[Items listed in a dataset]
* BEGIN *

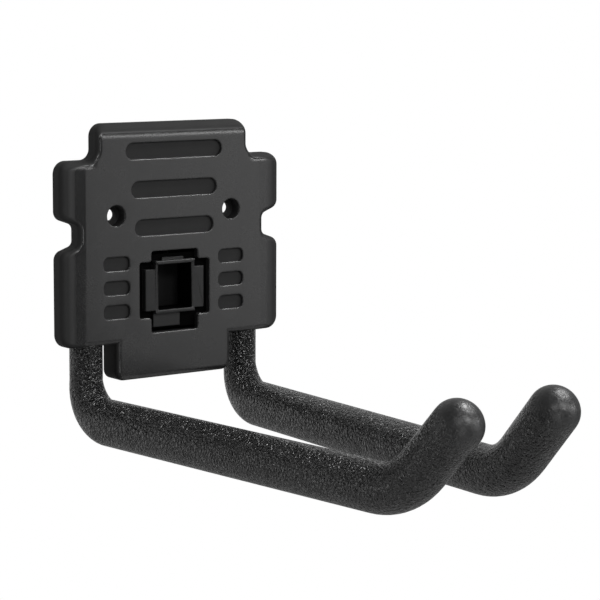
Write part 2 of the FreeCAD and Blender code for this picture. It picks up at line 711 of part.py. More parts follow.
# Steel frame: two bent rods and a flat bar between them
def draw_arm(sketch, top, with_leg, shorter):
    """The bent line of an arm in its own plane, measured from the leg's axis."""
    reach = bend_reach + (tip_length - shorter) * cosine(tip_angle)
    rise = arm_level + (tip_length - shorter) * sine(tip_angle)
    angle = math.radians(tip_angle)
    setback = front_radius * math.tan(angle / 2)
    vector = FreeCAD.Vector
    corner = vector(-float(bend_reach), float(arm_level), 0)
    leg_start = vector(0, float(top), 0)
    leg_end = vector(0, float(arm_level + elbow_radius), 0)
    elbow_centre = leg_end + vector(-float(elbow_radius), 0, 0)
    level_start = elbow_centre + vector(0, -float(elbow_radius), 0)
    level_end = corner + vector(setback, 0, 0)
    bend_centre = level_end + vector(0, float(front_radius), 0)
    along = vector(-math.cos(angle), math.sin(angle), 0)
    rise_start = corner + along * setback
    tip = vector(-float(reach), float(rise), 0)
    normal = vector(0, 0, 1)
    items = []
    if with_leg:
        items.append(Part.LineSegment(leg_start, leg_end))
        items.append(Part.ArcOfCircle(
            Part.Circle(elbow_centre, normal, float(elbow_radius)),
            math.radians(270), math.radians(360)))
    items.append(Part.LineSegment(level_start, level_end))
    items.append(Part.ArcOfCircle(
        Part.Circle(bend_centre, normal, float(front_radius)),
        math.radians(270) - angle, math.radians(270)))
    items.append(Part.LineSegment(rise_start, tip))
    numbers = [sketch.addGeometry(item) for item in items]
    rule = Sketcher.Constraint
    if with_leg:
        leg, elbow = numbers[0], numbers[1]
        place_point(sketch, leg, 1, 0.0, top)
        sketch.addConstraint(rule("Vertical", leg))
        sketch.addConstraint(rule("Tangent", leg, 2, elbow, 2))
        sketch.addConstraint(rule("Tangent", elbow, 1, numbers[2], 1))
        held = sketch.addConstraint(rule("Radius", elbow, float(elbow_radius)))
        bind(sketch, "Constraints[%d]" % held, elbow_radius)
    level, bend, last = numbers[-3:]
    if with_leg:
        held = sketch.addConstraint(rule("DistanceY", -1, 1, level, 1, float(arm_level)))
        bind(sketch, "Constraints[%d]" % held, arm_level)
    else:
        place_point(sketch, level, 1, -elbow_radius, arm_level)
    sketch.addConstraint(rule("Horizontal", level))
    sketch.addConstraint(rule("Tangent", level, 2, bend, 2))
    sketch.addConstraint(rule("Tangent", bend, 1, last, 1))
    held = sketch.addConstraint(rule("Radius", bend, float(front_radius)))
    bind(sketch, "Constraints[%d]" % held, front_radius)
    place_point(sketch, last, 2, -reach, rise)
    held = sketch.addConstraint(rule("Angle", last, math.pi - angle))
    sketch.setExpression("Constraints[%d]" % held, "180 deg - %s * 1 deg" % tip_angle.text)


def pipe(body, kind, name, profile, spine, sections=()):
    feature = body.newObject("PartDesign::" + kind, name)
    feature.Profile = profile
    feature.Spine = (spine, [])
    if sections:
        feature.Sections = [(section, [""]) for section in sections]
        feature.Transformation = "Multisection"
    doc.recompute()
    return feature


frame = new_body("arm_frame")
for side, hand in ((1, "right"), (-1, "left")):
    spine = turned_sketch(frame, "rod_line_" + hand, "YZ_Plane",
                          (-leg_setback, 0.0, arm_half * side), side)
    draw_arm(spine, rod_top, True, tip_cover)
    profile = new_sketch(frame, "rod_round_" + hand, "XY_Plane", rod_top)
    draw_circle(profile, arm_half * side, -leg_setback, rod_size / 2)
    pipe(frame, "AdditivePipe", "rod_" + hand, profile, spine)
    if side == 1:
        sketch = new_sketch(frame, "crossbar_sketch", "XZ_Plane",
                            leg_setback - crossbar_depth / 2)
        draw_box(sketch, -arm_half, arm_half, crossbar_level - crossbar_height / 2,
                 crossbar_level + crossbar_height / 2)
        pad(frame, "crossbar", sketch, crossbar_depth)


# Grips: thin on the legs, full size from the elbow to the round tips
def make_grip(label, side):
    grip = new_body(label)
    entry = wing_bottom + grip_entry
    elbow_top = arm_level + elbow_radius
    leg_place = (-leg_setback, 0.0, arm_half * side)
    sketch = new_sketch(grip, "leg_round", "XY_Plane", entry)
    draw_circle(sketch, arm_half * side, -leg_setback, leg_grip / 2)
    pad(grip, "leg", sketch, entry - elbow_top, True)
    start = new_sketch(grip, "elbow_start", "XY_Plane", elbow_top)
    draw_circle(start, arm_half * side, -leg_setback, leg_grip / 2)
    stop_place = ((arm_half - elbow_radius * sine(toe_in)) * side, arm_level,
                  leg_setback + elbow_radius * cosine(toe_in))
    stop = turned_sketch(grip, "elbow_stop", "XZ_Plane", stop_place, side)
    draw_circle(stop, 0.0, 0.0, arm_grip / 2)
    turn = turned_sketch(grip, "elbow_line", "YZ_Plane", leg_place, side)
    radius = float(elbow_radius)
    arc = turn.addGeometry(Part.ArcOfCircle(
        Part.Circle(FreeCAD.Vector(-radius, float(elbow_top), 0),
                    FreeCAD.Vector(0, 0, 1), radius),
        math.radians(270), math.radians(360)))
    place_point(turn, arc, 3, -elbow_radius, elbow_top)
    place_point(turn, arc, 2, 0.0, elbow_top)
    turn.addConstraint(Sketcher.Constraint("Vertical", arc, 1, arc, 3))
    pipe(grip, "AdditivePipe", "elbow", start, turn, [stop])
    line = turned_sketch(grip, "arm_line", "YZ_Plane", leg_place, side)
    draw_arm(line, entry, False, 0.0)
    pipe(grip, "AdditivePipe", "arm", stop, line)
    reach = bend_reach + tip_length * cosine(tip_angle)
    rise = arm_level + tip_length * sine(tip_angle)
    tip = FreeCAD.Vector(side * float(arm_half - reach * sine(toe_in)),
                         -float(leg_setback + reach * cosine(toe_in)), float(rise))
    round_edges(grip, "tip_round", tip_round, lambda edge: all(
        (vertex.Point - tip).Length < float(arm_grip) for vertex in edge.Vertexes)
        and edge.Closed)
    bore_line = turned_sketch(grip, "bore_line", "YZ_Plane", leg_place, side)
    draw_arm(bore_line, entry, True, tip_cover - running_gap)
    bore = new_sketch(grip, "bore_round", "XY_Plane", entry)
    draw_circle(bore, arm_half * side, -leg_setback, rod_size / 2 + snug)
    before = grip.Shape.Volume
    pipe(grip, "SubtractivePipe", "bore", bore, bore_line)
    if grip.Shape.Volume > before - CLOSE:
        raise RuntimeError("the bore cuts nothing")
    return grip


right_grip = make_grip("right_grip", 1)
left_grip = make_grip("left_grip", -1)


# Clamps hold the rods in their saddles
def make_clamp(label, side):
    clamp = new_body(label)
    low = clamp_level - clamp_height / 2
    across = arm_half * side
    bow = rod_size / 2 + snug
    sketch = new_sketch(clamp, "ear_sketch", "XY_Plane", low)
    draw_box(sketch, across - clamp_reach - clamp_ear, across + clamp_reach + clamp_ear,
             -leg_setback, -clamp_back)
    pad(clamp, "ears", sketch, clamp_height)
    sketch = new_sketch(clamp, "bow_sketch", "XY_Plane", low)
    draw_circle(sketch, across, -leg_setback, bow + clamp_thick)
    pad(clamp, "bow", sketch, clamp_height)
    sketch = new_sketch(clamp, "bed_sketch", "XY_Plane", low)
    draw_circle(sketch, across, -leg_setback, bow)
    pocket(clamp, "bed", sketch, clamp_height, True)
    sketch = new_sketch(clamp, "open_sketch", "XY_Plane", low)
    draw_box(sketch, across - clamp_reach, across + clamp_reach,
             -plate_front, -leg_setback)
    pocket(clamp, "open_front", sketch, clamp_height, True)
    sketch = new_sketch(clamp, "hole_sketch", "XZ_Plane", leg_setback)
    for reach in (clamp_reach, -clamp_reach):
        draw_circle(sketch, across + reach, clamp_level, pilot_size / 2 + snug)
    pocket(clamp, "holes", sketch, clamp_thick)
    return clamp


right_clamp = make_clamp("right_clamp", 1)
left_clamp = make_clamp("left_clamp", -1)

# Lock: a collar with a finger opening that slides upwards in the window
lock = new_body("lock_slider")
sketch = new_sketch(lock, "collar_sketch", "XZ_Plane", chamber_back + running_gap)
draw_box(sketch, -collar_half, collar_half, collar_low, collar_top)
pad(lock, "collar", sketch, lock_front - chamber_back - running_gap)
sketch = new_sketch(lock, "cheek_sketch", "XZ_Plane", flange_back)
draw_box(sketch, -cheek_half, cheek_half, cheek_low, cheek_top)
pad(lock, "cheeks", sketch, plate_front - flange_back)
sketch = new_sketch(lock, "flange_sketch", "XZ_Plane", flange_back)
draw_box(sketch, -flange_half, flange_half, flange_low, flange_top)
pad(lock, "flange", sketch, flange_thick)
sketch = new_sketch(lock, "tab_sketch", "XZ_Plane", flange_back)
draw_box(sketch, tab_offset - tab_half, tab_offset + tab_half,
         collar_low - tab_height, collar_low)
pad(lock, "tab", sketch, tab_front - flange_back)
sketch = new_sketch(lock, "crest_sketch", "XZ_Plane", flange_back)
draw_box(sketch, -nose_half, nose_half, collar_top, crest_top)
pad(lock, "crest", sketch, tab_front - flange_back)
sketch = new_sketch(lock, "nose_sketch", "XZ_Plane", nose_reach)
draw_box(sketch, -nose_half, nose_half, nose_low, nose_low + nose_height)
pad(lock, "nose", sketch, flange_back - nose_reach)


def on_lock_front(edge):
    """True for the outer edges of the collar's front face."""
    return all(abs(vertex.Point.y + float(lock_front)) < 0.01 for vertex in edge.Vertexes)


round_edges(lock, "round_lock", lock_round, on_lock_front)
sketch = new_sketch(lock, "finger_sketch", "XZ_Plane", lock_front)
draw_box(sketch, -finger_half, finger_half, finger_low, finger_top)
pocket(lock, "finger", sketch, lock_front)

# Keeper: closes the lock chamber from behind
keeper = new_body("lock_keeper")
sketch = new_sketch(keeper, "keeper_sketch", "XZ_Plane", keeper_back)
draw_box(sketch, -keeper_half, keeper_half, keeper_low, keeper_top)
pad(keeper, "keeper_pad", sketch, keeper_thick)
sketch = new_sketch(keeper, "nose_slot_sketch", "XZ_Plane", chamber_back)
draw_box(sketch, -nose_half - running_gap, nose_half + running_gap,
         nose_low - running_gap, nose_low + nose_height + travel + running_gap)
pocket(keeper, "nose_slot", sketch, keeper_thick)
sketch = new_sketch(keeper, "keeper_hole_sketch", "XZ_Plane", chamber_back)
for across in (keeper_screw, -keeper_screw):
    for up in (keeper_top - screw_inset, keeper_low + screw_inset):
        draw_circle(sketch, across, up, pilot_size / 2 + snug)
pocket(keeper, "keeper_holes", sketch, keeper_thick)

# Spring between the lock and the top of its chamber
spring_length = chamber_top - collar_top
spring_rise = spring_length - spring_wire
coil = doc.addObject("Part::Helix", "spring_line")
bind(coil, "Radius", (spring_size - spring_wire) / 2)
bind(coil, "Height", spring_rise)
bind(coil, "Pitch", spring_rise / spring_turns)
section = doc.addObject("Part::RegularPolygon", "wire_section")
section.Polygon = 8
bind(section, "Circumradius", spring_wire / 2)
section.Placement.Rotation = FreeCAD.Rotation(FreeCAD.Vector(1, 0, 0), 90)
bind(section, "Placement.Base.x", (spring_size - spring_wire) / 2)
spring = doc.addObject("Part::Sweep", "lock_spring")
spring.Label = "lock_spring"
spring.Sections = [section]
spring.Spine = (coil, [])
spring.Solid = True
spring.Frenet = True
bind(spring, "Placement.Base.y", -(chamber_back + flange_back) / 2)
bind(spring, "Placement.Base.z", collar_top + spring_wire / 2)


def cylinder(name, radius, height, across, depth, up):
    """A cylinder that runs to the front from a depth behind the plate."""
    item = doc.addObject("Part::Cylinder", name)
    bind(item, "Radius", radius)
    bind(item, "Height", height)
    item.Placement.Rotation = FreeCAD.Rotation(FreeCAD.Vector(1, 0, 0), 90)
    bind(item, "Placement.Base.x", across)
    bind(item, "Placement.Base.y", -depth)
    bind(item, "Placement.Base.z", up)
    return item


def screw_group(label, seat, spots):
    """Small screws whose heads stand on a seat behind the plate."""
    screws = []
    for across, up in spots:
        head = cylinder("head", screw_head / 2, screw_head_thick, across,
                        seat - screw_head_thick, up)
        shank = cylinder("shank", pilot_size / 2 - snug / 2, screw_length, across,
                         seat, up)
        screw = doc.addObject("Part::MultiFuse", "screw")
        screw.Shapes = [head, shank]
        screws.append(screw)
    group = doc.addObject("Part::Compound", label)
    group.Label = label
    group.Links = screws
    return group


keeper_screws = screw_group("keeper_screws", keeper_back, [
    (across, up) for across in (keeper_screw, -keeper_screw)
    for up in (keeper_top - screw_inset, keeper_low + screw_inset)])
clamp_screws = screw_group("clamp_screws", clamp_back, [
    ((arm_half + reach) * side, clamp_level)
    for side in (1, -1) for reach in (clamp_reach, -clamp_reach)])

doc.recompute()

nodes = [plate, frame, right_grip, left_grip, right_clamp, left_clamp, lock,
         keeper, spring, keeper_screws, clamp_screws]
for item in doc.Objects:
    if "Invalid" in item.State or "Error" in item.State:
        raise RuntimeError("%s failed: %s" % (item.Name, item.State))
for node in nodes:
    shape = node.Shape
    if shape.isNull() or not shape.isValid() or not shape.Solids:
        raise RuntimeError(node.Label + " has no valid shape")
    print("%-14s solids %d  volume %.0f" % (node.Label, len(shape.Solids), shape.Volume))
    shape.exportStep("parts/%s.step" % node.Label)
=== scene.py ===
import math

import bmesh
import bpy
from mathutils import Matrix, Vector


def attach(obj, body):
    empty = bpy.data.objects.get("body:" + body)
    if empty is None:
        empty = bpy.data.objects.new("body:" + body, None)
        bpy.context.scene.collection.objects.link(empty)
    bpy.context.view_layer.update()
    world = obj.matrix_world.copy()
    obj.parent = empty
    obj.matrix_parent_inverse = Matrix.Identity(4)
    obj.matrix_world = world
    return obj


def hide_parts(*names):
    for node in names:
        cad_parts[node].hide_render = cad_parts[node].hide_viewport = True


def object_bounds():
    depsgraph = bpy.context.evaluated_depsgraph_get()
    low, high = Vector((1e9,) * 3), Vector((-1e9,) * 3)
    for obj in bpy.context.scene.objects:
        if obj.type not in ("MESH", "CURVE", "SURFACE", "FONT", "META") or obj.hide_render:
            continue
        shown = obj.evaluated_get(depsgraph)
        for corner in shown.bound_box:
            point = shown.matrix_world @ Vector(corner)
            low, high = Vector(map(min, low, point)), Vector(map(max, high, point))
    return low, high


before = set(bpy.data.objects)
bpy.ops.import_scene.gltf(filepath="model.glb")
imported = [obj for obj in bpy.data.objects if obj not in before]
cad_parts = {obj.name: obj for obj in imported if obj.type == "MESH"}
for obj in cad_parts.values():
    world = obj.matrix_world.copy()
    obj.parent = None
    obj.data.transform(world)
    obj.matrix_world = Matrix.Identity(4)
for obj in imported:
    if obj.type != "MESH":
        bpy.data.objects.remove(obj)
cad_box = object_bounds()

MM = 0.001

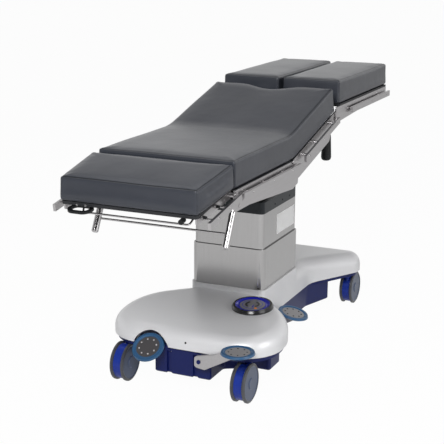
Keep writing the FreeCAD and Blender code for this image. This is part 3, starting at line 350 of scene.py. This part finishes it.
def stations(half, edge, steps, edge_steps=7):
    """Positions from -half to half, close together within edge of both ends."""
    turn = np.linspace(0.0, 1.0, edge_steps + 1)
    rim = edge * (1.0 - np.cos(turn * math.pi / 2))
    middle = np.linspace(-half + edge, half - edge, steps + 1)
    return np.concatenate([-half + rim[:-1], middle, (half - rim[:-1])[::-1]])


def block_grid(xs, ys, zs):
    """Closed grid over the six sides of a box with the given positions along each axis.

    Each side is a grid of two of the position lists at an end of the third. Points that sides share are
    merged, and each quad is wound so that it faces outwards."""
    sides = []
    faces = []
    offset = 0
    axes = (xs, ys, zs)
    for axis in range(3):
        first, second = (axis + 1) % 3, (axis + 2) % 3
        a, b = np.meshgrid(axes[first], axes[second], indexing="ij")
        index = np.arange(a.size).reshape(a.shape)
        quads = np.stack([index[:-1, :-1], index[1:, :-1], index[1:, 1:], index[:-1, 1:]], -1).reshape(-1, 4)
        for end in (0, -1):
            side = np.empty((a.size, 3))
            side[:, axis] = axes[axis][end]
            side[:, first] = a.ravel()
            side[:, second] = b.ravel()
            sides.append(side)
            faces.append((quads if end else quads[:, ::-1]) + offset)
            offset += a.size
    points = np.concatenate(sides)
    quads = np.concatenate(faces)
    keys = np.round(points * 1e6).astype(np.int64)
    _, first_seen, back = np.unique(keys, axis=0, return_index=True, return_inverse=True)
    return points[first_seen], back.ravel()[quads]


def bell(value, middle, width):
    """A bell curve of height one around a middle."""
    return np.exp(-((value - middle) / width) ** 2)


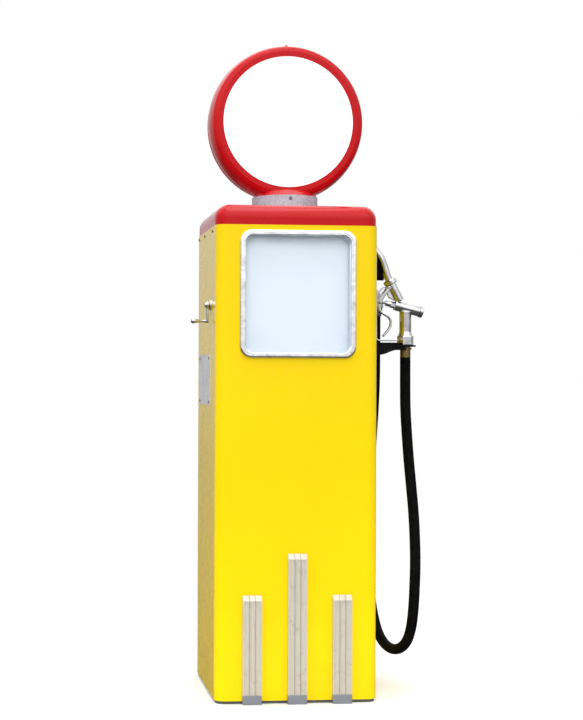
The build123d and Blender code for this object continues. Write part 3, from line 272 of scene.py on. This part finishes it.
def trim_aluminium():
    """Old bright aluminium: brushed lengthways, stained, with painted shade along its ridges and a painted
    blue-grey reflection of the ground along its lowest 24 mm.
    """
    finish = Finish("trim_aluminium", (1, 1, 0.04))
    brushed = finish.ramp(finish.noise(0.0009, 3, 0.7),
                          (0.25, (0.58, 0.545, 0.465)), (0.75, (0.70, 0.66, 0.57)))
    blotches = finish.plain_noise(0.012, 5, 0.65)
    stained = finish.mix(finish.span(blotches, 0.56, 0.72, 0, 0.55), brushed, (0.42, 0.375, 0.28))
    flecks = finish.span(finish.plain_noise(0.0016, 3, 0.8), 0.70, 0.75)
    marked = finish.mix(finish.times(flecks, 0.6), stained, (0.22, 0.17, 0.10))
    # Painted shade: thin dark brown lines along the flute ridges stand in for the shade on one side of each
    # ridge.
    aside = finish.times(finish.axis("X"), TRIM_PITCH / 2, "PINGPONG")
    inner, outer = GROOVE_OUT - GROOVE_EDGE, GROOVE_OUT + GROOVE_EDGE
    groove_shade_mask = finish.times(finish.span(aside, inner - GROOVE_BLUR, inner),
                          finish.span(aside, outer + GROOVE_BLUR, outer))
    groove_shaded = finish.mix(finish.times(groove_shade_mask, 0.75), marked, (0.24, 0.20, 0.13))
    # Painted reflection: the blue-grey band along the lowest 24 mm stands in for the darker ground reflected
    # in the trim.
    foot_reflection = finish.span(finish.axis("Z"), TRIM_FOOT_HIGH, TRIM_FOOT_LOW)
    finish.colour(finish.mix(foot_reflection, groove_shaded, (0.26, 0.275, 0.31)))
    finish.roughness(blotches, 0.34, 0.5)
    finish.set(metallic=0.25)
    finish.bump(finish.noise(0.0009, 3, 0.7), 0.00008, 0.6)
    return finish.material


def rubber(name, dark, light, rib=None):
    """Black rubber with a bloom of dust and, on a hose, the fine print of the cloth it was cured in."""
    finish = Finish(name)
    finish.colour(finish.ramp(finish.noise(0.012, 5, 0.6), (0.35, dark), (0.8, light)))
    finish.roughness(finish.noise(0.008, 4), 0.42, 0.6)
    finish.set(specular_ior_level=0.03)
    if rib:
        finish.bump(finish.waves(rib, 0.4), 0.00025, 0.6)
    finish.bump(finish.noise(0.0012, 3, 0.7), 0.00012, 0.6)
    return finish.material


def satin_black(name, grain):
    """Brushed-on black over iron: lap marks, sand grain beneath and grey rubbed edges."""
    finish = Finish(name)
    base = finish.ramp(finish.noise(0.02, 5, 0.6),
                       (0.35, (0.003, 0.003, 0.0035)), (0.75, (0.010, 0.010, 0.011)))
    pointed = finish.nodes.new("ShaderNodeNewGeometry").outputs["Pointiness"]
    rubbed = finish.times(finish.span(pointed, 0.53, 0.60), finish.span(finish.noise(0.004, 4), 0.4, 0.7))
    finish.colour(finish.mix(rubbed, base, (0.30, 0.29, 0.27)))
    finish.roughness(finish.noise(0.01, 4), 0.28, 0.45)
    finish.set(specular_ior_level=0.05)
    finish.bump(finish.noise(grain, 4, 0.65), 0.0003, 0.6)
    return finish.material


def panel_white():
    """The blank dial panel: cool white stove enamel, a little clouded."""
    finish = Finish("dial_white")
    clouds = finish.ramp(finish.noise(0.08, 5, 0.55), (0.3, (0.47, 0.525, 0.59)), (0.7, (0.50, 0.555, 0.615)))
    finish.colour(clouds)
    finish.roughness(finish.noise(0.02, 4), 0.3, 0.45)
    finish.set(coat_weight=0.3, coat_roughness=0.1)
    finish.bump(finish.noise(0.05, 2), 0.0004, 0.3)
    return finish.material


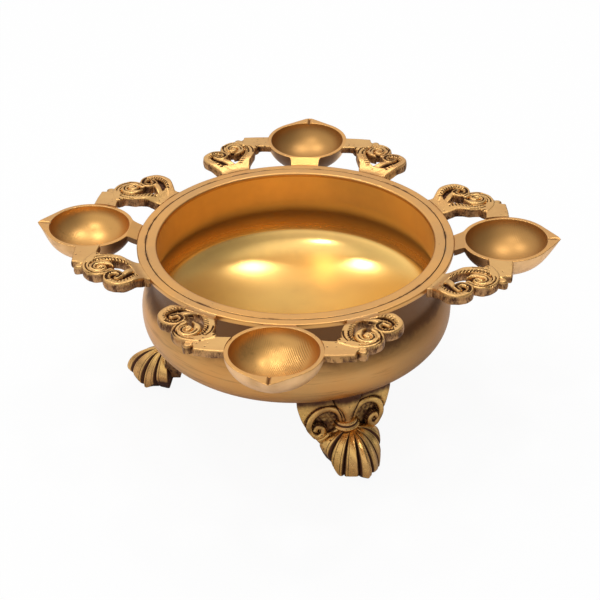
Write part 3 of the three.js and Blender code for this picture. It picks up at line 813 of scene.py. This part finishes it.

* END *

Working from the data above, extract solely the lines from the one containing "Keep writing the" through the one containing "along each axis.", exactly as they appear, both included.

Keep writing the FreeCAD and Blender code for this image. This is part 3, starting at line 350 of scene.py. This part finishes it.
def stations(half, edge, steps, edge_steps=7):
    """Positions from -half to half, close together within edge of both ends."""
    turn = np.linspace(0.0, 1.0, edge_steps + 1)
    rim = edge * (1.0 - np.cos(turn * math.pi / 2))
    middle = np.linspace(-half + edge, half - edge, steps + 1)
    return np.concatenate([-half + rim[:-1], middle, (half - rim[:-1])[::-1]])


def block_grid(xs, ys, zs):
    """Closed grid over the six sides of a box with the given positions along each axis.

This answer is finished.